Brief: Using the data below, return the stretch from the line that contains "Recreate this object" through the line that contains "from build123d import *", both included, exactly as it stands and nothing beyond it.

==== Extracted information ====

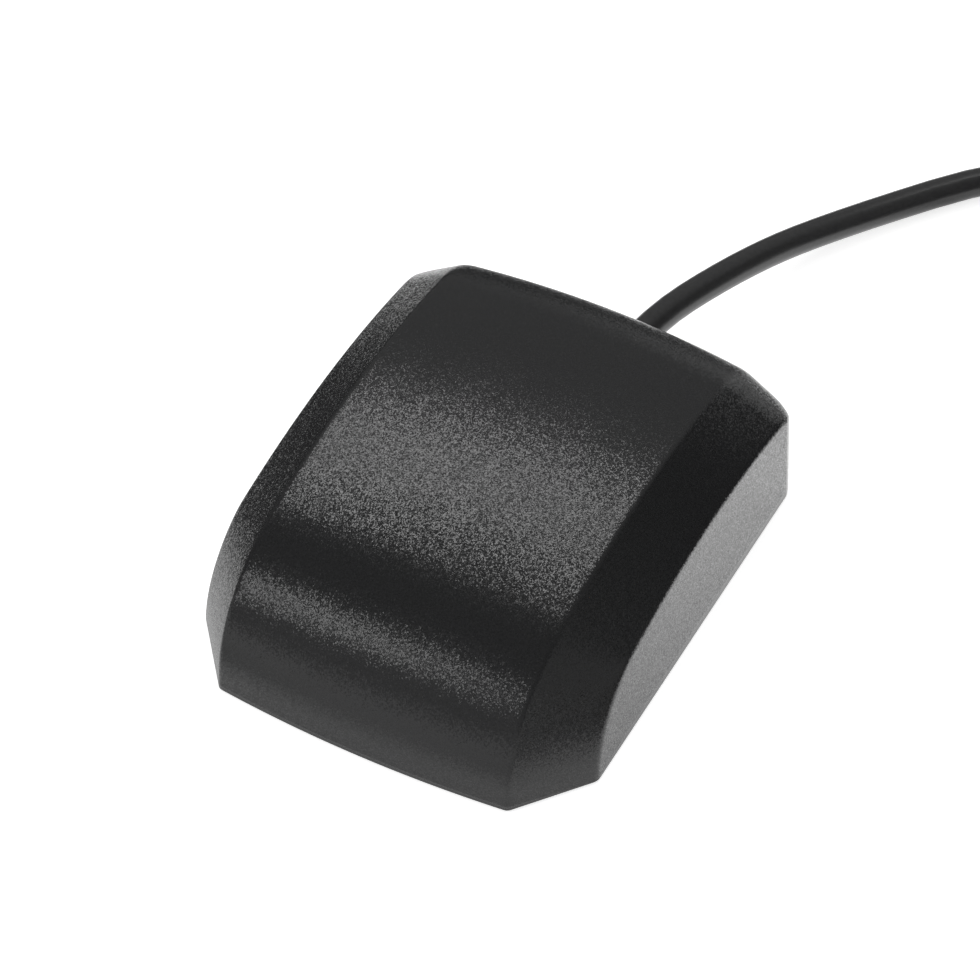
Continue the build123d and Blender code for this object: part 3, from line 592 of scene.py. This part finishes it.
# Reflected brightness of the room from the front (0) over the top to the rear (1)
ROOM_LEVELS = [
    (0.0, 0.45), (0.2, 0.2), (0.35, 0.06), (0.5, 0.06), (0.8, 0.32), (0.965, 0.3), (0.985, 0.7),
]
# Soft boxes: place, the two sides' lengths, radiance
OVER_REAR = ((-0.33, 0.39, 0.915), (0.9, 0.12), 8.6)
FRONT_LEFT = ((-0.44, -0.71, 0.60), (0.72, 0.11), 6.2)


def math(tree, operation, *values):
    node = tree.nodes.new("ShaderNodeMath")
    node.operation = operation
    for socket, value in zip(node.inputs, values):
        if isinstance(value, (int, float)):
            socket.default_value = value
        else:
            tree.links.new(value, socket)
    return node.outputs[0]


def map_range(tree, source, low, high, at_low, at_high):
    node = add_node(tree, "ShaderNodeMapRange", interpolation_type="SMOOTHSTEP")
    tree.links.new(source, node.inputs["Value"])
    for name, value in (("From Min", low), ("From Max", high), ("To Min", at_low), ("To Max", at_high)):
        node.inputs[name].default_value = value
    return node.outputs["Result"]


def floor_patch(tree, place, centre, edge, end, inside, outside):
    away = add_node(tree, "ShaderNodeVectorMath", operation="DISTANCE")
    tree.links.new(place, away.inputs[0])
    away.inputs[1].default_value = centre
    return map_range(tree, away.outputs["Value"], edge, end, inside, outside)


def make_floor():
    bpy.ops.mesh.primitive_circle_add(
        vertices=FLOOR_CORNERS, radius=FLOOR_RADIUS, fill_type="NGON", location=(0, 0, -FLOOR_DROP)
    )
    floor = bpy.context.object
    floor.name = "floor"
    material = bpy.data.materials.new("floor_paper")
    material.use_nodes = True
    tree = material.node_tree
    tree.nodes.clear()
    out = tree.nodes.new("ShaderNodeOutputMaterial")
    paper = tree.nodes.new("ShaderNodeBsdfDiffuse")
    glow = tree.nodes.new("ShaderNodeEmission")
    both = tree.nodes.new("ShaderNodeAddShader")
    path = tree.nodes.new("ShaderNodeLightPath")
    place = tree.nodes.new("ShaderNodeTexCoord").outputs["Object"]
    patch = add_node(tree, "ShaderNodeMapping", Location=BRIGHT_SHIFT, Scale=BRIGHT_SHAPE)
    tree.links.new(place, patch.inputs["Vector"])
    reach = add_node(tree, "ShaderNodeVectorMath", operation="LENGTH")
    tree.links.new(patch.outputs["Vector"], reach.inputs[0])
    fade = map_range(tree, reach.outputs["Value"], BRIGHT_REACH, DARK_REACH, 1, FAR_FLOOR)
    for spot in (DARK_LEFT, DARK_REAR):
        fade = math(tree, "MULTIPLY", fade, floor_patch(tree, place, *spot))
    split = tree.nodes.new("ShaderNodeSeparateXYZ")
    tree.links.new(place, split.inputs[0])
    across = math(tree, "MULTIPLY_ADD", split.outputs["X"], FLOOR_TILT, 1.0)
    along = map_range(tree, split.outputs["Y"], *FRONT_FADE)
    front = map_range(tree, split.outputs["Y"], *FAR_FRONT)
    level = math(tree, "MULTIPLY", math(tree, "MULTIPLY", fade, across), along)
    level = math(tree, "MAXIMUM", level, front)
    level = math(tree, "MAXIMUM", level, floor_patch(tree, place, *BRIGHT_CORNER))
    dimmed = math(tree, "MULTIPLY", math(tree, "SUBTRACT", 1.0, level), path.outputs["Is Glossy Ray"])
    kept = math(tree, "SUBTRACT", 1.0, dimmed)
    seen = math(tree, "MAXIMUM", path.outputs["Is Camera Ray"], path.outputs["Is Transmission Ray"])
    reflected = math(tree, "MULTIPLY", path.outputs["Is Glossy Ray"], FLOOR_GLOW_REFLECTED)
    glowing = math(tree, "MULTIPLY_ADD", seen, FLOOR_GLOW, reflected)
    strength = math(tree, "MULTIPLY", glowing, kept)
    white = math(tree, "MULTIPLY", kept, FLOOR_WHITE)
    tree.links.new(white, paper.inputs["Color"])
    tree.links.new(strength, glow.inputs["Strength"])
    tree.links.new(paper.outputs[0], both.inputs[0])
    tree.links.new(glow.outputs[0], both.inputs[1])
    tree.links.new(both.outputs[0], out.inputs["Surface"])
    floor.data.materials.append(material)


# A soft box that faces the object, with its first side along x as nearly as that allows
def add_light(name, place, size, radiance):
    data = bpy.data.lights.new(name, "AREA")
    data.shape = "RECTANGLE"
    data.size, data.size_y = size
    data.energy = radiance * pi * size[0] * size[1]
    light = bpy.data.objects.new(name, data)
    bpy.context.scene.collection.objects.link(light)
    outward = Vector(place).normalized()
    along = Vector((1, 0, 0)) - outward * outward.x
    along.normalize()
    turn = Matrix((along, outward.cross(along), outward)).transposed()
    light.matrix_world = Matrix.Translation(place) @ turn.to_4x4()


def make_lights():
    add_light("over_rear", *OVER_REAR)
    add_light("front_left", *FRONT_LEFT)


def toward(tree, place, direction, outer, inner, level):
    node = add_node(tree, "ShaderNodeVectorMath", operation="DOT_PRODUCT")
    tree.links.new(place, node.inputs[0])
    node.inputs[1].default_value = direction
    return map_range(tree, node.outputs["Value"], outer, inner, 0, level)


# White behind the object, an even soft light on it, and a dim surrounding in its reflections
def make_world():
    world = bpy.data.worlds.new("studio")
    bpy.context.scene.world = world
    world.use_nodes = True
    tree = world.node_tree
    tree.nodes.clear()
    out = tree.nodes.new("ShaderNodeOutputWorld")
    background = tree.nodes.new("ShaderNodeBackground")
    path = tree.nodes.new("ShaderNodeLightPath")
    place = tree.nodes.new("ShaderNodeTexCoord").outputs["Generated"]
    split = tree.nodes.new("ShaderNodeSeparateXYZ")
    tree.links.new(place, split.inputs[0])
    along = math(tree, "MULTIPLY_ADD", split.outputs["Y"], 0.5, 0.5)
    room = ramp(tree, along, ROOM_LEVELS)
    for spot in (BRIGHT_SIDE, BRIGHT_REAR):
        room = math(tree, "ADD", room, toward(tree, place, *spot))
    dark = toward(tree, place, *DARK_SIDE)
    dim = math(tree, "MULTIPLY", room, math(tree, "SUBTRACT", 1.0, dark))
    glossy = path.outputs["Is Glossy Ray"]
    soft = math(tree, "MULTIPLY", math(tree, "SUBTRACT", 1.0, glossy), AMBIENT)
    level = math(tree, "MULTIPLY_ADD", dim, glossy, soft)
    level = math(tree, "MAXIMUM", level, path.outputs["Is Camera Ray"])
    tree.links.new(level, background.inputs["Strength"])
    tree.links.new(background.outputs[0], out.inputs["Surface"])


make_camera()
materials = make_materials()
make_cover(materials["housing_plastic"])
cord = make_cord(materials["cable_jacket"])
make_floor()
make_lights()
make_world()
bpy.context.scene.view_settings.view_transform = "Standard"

====
==== Extracted information ====

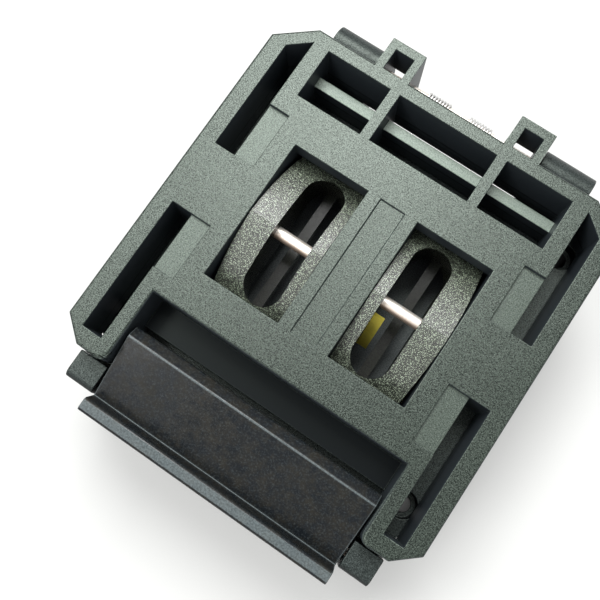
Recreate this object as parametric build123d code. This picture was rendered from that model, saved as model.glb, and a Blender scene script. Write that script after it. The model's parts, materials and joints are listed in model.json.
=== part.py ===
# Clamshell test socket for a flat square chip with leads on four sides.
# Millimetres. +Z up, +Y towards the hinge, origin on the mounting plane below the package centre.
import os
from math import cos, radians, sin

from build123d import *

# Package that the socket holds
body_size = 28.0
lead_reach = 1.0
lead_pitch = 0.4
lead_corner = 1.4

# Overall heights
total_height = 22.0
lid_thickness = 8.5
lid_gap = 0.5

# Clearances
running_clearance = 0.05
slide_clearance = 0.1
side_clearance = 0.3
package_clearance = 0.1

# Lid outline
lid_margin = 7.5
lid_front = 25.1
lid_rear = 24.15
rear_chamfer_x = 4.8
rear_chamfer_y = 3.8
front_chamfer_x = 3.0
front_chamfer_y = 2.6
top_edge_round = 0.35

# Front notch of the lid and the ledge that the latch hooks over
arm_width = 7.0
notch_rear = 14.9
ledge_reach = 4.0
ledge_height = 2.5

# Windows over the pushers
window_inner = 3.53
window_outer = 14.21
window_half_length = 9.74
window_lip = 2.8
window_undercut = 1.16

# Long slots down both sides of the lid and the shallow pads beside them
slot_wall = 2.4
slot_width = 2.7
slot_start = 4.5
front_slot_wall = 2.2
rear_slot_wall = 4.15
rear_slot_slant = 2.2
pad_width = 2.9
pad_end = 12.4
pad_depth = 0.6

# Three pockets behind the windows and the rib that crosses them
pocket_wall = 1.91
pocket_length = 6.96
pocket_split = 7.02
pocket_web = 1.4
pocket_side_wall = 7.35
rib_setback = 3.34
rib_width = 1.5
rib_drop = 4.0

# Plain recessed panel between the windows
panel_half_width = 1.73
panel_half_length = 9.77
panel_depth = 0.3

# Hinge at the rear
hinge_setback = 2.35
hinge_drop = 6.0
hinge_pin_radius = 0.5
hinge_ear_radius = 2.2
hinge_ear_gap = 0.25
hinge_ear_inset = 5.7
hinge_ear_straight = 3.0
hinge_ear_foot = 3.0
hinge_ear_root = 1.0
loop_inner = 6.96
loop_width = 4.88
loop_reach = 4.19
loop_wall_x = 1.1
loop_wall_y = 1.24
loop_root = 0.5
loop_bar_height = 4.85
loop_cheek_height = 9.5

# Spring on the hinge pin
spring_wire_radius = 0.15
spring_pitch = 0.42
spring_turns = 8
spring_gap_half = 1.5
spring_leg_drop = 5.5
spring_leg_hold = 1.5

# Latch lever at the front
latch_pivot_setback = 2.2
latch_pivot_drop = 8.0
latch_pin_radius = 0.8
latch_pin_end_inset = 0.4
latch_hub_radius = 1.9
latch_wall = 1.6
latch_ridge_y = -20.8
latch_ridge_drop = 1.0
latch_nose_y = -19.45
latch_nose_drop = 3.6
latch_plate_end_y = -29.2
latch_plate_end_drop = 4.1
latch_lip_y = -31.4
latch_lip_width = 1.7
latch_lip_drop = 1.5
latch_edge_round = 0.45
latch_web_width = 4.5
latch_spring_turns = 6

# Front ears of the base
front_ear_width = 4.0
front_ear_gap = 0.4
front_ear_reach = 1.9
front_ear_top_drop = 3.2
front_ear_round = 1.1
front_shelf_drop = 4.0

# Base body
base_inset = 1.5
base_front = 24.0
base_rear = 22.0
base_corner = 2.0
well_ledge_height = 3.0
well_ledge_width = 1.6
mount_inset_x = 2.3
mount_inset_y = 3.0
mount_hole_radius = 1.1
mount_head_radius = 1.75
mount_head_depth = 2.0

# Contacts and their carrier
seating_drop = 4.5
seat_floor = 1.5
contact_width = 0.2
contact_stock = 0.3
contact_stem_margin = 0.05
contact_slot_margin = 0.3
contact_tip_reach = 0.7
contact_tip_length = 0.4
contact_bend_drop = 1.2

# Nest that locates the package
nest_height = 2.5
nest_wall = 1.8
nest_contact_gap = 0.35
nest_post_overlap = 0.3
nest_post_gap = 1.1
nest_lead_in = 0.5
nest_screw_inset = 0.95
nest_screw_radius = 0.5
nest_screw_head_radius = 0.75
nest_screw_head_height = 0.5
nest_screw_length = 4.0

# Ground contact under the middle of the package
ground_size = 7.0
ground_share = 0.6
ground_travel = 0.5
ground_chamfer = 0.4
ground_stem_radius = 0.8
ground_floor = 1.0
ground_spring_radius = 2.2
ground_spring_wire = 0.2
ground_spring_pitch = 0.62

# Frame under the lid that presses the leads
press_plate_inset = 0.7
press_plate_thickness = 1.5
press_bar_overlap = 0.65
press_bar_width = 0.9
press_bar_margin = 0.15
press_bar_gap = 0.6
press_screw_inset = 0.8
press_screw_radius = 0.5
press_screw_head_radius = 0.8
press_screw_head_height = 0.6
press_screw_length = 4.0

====

Correct result:
Recreate this object as parametric build123d code. This picture was rendered from that model, saved as model.glb, and a Blender scene script. Write that script after it. The model's parts, materials and joints are listed in model.json.
=== part.py ===
# Clamshell test socket for a flat square chip with leads on four sides.
# Millimetres. +Z up, +Y towards the hinge, origin on the mounting plane below the package centre.
import os
from math import cos, radians, sin

from build123d import *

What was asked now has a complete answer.